Wednesday, October 12, 2016

A Dry Spell

A dry spell. There are days that I feel so connected and “in the Spirit,” that I can’t imagine anything getting in my way of living out my purpose. Then there are days, like today, when I keep forgetting my purpose and whose I am. As soon as my thoughts return to Papa, I am immediately convicted and connected. But then a conversation here, an email there, and once again, I am just like the natural soul—in the world and not aligned with Kingdom work.

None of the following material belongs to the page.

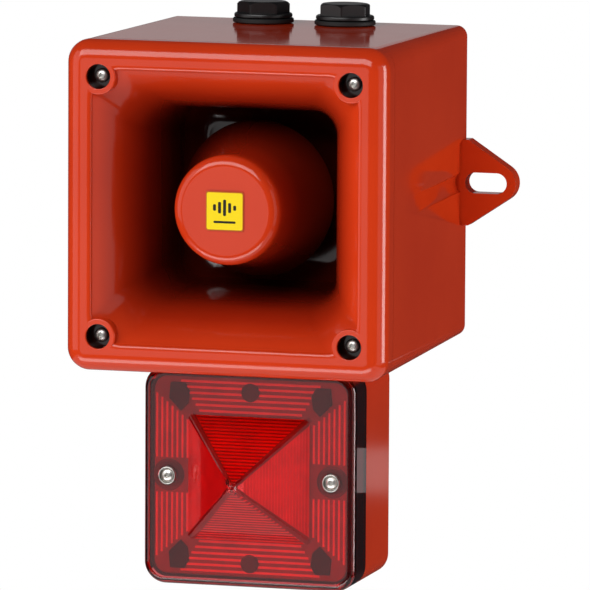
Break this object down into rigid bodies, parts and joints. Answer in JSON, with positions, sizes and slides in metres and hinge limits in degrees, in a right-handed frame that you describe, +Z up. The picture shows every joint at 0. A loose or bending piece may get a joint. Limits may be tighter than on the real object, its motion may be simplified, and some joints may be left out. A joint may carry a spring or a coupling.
{
  "type": "horn strobe",
  "caption": "Wall-mounted alarm sounder with a square flared horn, a central reflector and a square red strobe beacon hung below it.",
  "frame": {"origin": "centre of the flat back of the horn box on the wall, midway between the two fixing lugs", "axes": "+Y into the wall, -Y out of the horn mouth, +Z up, +X to the right seen from the front"},
  "size_m": [0.1742, 0.136, 0.2323],
  "materials": {
    "shell_red": "glossy moulded red",
    "lens_red": "clear red, glossy",
    "nylon_black": "satin black nylon",
    "rubber_black": "matt black rubber",
    "steel": "bright plated steel",
    "iron_dark": "dull plated iron",
    "ferrite": "matt grey ferrite",
    "board_green": "solder mask green",
    "terminal_green": "moulded green",
    "plastic_white": "moulded white",
    "switch_blue": "moulded blue",
    "copper": "enamelled copper wire",
    "film_amber": "thin amber film",
    "label_yellow": "printed yellow film",
    "mirror": "bright reflector metal",
    "tube_glass": "clear glass",
    "can_blue": "blue sleeve"
  },
  "bodies": {
    "housing": {"rear_housing": "shell_red", "cover_seal": "rubber_black", "main_board": "board_green", "board_screw_top_left": "steel", "board_screw_top_right": "steel", "board_screw_bottom_left": "steel", "board_screw_bottom_right": "steel", "terminal_block": "terminal_green", "tone_switch_body": "switch_blue", "volume_body": "switch_blue", "board_capacitor": "nylon_black", "board_transformer": "ferrite", "driver_header": "plastic_white", "strobe_lead": "nylon_black", "plug_locknut_left": "nylon_black", "plug_locknut_right": "nylon_black", "nipple": "nylon_black", "nipple_seal": "rubber_black", "nipple_nut_upper": "nylon_black", "nipple_nut_lower": "nylon_black", "beacon_base": "shell_red", "lens_seal": "rubber_black", "strobe_board": "board_green", "strobe_dish": "mirror", "flash_tube": "tube_glass", "trigger_coil": "copper", "flash_capacitor": "can_blue"},
    "cover": {"front_cover": "shell_red", "horn_reflector": "shell_red", "label_plate": "label_yellow", "inner_horn": "shell_red", "driver_spacer": "nylon_black", "driver_top_plate": "iron_dark", "driver_magnet": "ferrite", "driver_yoke": "iron_dark", "driver_screw_left": "steel", "driver_screw_right": "steel", "driver_lead": "nylon_black", "driver_plug": "plastic_white"},
    "lens": {"beacon_lens": "lens_red", "lens_cup_left": "steel", "lens_cup_right": "steel"},
    "diaphragm": {"diaphragm": "film_amber", "voice_coil": "copper"},
    "volume_knob": {"volume_knob": "plastic_white"},
    "screw_top_left": {"cover_screw_top_left": "steel"},
    "screw_top_right": {"cover_screw_top_right": "steel"},
    "screw_bottom_left": {"cover_screw_bottom_left": "steel"},
    "screw_bottom_right": {"cover_screw_bottom_right": "steel"},
    "lens_screw_left": {"lens_screw_left": "steel"},
    "lens_screw_right": {"lens_screw_right": "steel"},
    "washer_left": {"plug_washer_left": "rubber_black"},
    "plug_left": {"stopping_plug_left": "nylon_black"},
    "washer_right": {"plug_washer_right": "rubber_black"},
    "plug_right": {"stopping_plug_right": "nylon_black"},
    "tone_slider_1": {"tone_slider_1": "plastic_white"},
    "tone_slider_2": {"tone_slider_2": "plastic_white"},
    "tone_slider_3": {"tone_slider_3": "plastic_white"},
    "tone_slider_4": {"tone_slider_4": "plastic_white"}
  },
  "joints": [
    {"name": "cover_release", "type": "slide", "parent": "housing", "child": "cover", "axis": [0, -1, 0], "range_m": [0, 0.14]},
    {"name": "lens_release", "type": "slide", "parent": "housing", "child": "lens", "axis": [0, -1, 0], "range_m": [0, 0.04]},
    {"name": "diaphragm_beat", "type": "slide", "parent": "cover", "child": "diaphragm", "axis": [0, 1, 0], "range_m": [-0.0003, 0.0003], "stiffness_N_per_m": 2500},
    {"name": "volume_turn", "type": "hinge", "parent": "housing", "child": "volume_knob", "pos_m": [0.03, -0.018, 0.006], "axis": [0, -1, 0], "range_deg": [-270, 0]},
    {"name": "cover_screw_top_left_turn", "type": "hinge", "parent": "cover", "child": "screw_top_left", "pos_m": [-0.05245, -0.131, 0.05245], "axis": [0, -1, 0], "continuous": true},
    {"name": "cover_screw_top_right_turn", "type": "hinge", "parent": "cover", "child": "screw_top_right", "pos_m": [0.05245, -0.131, 0.05245], "axis": [0, -1, 0], "continuous": true},
    {"name": "cover_screw_bottom_left_turn", "type": "hinge", "parent": "cover", "child": "screw_bottom_left", "pos_m": [-0.05245, -0.131, -0.05245], "axis": [0, -1, 0], "continuous": true},
    {"name": "cover_screw_bottom_right_turn", "type": "hinge", "parent": "cover", "child": "screw_bottom_right", "pos_m": [0.05245, -0.131, -0.05245], "axis": [0, -1, 0], "continuous": true},
    {"name": "lens_screw_left_turn", "type": "hinge", "parent": "lens", "child": "lens_screw_left", "pos_m": [-0.0346, -0.098, -0.1135], "axis": [0, -1, 0], "continuous": true},
    {"name": "lens_screw_right_turn", "type": "hinge", "parent": "lens", "child": "lens_screw_right", "pos_m": [0.0346, -0.098, -0.1135], "axis": [0, -1, 0], "continuous": true},
    {"name": "plug_left_lift", "type": "slide", "parent": "housing", "child": "washer_left", "axis": [0, 0.0191, 0.9998], "range_m": [0, 0.0121]},
    {"name": "plug_left_turn", "type": "hinge", "parent": "washer_left", "child": "plug_left", "pos_m": [-0.0175, -0.0205, 0.06479], "axis": [0, 0.0191, 0.9998], "range_deg": [0, 2880]},
    {"name": "plug_right_lift", "type": "slide", "parent": "housing", "child": "washer_right", "axis": [0, 0.0191, 0.9998], "range_m": [0, 0.0121]},
    {"name": "plug_right_turn", "type": "hinge", "parent": "washer_right", "child": "plug_right", "pos_m": [0.0175, -0.0205, 0.06479], "axis": [0, 0.0191, 0.9998], "range_deg": [0, 2880]},
    {"name": "tone_slider_1_slide", "type": "slide", "parent": "housing", "child": "tone_slider_1", "axis": [0, 0, 1], "range_m": [0, 0.002]},
    {"name": "tone_slider_2_slide", "type": "slide", "parent": "housing", "child": "tone_slider_2", "axis": [0, 0, 1], "range_m": [0, 0.002]},
    {"name": "tone_slider_3_slide", "type": "slide", "parent": "housing", "child": "tone_slider_3", "axis": [0, 0, 1], "range_m": [0, 0.002]},
    {"name": "tone_slider_4_slide", "type": "slide", "parent": "housing", "child": "tone_slider_4", "axis": [0, 0, 1], "range_m": [0, 0.002]}
  ],
  "couplings": [
    {"joint": "plug_left_lift", "follows": "plug_left_turn", "m_per_rad": 0.00023873},
    {"joint": "plug_right_lift", "follows": "plug_right_turn", "m_per_rad": 0.00023873}
  ]
}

I could berate and admonish myself, and yet, somehow I don’t see that as necessary. When I ponder how I would ever discipline myself to stay abiding in the vine, I realize that it is really okay to just be human. I truly believe that if Papa needs me to be about His business, He will stir in me longings and a desire to partner with Him that are so vibrant and real that I could not ignore it. But when things are quiet, sometimes I just forget.

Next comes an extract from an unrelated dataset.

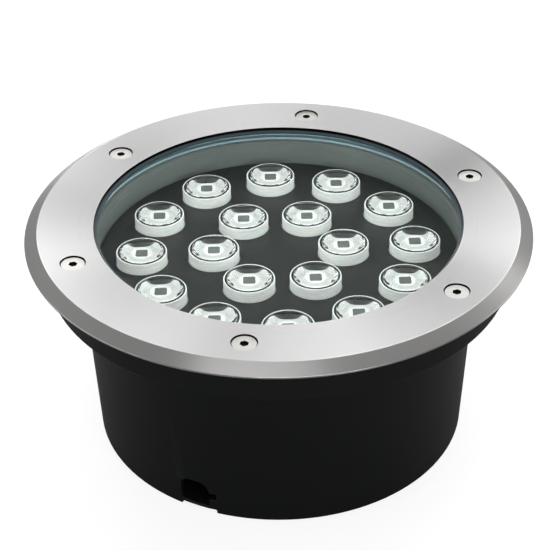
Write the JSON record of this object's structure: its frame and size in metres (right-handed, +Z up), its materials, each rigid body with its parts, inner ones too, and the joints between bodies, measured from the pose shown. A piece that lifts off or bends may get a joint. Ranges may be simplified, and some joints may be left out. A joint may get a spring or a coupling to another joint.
{
  "type": "in ground well light",
  "caption": "Round recessed ground light: stainless trim ring over thick glass, ring of small lenses, cast lamp cup with driver and gland, lifting out of a black mounting sleeve.",
  "frame": {"origin": "middle of the underside of the mounting sleeve, which stands on the bottom of its hole", "axes": "+Z up, out of the ground, along the common axis of sleeve, lamp and ring; -Y is the side of the cable notch"},
  "size_m": [0.2, 0.2, 0.0915],
  "materials": {
    "sleeve_plastic": "matte",
    "cast_aluminium": "satin",
    "ring_steel": "brushed",
    "screw_steel": "satin",
    "window_glass": "polished",
    "gasket_rubber": "matte",
    "plate_black": "satin",
    "lens_acrylic": "polished",
    "emitter_white": "satin",
    "board_white": "satin",
    "plate_aluminium": "satin",
    "zinc_steel": "satin",
    "driver_case": "matte",
    "pad_grey": "matte",
    "terminal_nylon": "matte",
    "lead_jacket": "matte",
    "gland_nylon": "satin",
    "seal_rubber": "matte"
  },
  "bodies": {
    "sleeve": {"mounting_sleeve": "sleeve_plastic"},
    "lamp": {"housing": "cast_aluminium", "lens_plate": "plate_black", "lenses": "lens_acrylic", "led_emitters": "emitter_white", "led_board": "board_white", "heat_plate": "plate_aluminium", "board_screws": "zinc_steel", "driver": "driver_case", "driver_pad": "pad_grey", "terminal_block": "terminal_nylon", "input_leads": "lead_jacket", "output_leads": "lead_jacket", "gland_body": "gland_nylon", "gland_seal": "seal_rubber"},
    "cover": {"face_ring": "ring_steel", "face_screws": "screw_steel", "glass_window": "window_glass", "glass_gasket": "gasket_rubber"},
    "cap_nut": {"gland_nut": "gland_nylon"}
  },
  "joints": [
    {"name": "lamp_lift", "type": "slide", "parent": "sleeve", "child": "lamp", "axis": [0, 0, 1], "range_m": [0, 0.09]},
    {"name": "cover_lift", "type": "slide", "parent": "lamp", "child": "cover", "axis": [0, 0, 1], "range_m": [0, 0.03]},
    {"name": "gland_nut_turn", "type": "hinge", "parent": "lamp", "child": "cap_nut", "pos_m": [0, -0.035, 0.0154], "axis": [0, -1, 0], "range_deg": [0, 720]}
  ]
}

I feel sort of like the Hebrews in Exodus. They watched the Red Sea part so that their entire caravan crossed on dry land and then watched the waters close in on the Egyptian army. They watched their daily bread fall from the sky for forty years, and yet they forgot. They forgot that God was there to meet their every need. They forgot their promise to worship no other gods, and instead created a golden calf. They forgot that Moses was a strong leader and longed for a return to the bondage of slavery rather than waiting patiently for him to come back from the mountaintop. I guess I am in good company in my forgetfulness, but I still wish that I didn’t.

Psalm 78: 6-8 says:
so the next generation would know them,
    even the children yet to be born,
    and they in turn would tell their children.
Then they would put their trust in God
    and would not forget his deeds
    but would keep his commands.
They would not be like their ancestors—
    a stubborn and rebellious generation,
whose hearts were not loyal to God,
    whose spirits were not faithful to him.


Thank you Lord for helping me remember who I am.